I wish you to send me a portable iron steam kitchen – of a good size. Such a thing will be a great relief to the poor cook in weather like this. Some of your Society friends will tell you where the best constructed are to be bought. They used to be some admirable ones displayed in Holborne?

As it is rather bulky article you must look out to get it on board some ship nearly full – in these cases they will sometimes take a light bulky article cheap. The kitchen I mean contains an apparatus for baking boiling… roasting &c and for heating water in an adjoining bath.

By the end of the letter though he had characteristically changed his mind and quickly and dramatically added –

I have just learnt that Patent Kitchens are to be bought here under prime [?] cost. The measures of the Govt have reduced the inhabitants to the necessity of leaving off eating consequently [rest unclear]. Kitchens are unsaleable. Don’t do anything on the purchase of one until my next! [3]

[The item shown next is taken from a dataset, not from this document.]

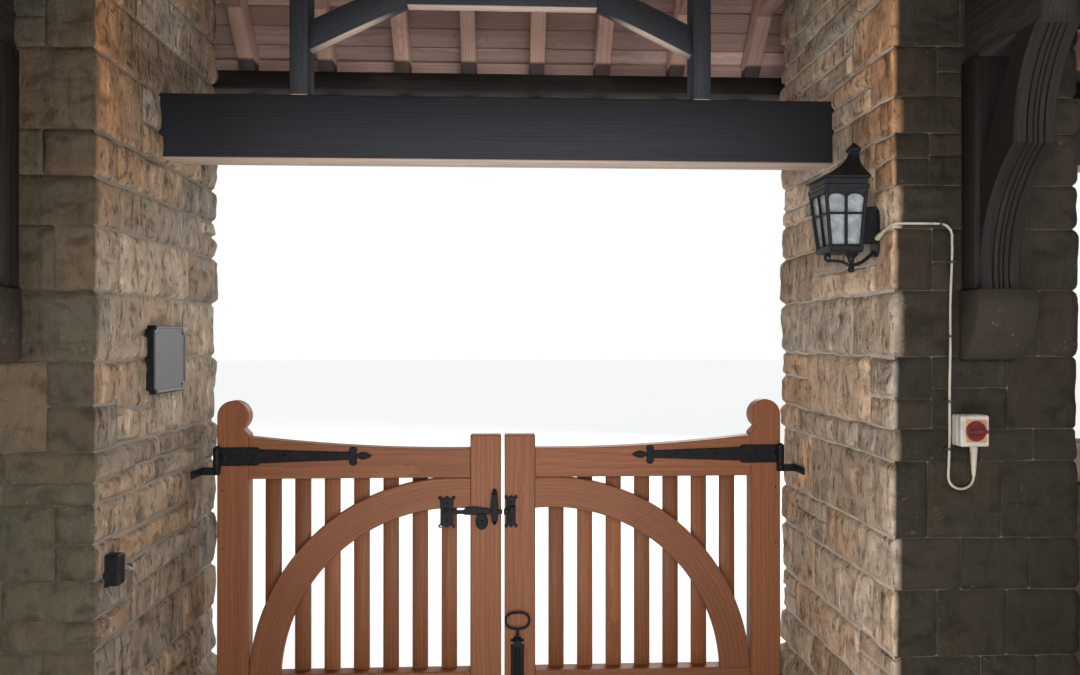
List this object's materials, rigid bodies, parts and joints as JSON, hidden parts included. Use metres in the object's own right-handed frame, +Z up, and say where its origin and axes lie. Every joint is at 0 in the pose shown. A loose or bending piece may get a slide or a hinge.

Things are bad if people give off eating! Regardless of his oscillating requests, two years later some form of steam-heated kitchen apparatus was unloaded on the docks in Sydney, recorded in an invoice as “1 best improved Patent Kitchen range oven & steam boiler, cock &c complete – L:16.16.0” [Excerpt from invoice for Ironmongery received from I.J Evans, No. 1 Fish Street Hill, 1826]

“…[A] great relief to the poor cook in weather like this”.

We know who Macarthur’s ‘poor cook’ was – the young (in 1826) 21-year old Thomas Blake; a convict assigned to the household the previous year and described as fair complexioned, hazel eyed and with light brown hair. He had been sentenced to transportation for life (a pretty standard sentence that typically lasted 7 years), and must have been quickly snapped up by Macarthur as he had been a bread and biscuit baker in his former life! Likely he baked in the oven we’ve previously looked at.

‘Neither fatiguing nor offending the delicacy of the nicest lady…’

We’ve previously talked about cooking technology, open fires and ranges, and the difference between ‘baking’ and ‘roasting’. But what was a ‘steam kitchen’, and how did it actually work? It’s all about how the heat is transferred from the burning fuel to the foodstuff being cooked: with ‘roasting’ it was by direct radiation from the fire to the meat hung adjacent to it; To cook a foodstuff by boiling (often just poaching) you placed it in water, which was then heated by direct contact to the fire below it, or via the metal ‘cook-top’ surface if an iron range was being used.

As the Industrial Revolution accelerated in the early 1800s technology was developing rapidly, and kitchen technology wasn’t left behind. The new steam kitchens followed on from the earlier development of Count Rumford’s designs, which included enclosed boilers to capture heat and produce a steady supply of hot water.

William Slark & Son advertisement for steam kitchens. London Morning Post, April 30th 1824, p1. Source Newspaper Archive

“The most compact, clean, and best cooking apparatus in the whole world!”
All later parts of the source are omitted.